If you're in the mood for an epic and tired of watching "Spartucus" and "Cleopatra", I'd recommend "El Cid"
February 24, 2008
A 60's look and feel (unfortunately) permeates this historical drama. But, c'mon - it's Charlton Heston in his earnest glory! Pretty impressive cinematography in regard to landscape shots. Amazing pre-CGI army shots... Worth a look for those who like a good period flic...
christopherwiggins
June 2, 2007
Perfect and inspiring. Rodrigo Diaz is a Hero in every sense of the word. If you don't understand the word "honor," watch this movie and you will. Tony Mann's masterpiece is not available in the US on DVD. That is an absolute shame.
splittailluvr
October 20, 2006
Not one of Charlton Heston's best films but you grow to love him as the hero of Spain and the best scene is at the end when strapped to his horse his dead body rides out one last time.
September 15, 2013
One of the greatest crimes in the history of cinema is that this film is not a renowned and beloved classic like other films of it genre from the period. Such as "The Ten Commandments", "Ben-Hur", "Spartacus", and "Lawrence of Arabia". As in my opnion, it easily matches them in terms of power of sheer filmmaking, spectacle, and arguably most importantly storytelling. I would say that after thinking on it and seeing it more than once that it has become one of my favorite films of the genre (though to be fair there are a ton of films in this genre I have said that about, haha), as well as films in general. Perhaps the most disappointing thing with regards to this film's obscurity is concerning how relevant it's story and message have become in our post 9/11 world.
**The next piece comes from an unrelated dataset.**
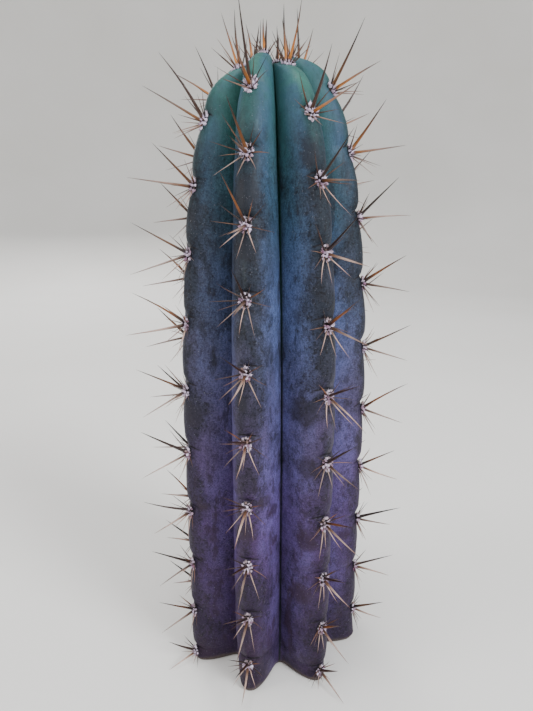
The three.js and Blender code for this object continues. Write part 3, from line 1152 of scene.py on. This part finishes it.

Creating a great divide between humble members of certain faiths, and their extremis counterparts who give them a bad name. Telling a grand story about how the Christians and Muslims of Spain came together to defend their homeland from being conquered by a group of extremists bent upon world domination. Though it is interesting to note that two of the biggest Medieval Battle Epics of modern times were heavily influenced by this film. Those being Mel Gibson's "BRAVEHEART" (Another film about a country's national hero that fought for the freedom of his people, uniting and inspiring many others) and Ridley Scott's "KINGDOM OF HEAVEN" (Another film that deals heavily with Christian and Muslim conflict of that era and the necessity of tolerance).
June 7, 2014
Another great epic movie with 2 charismatic stars at the helm.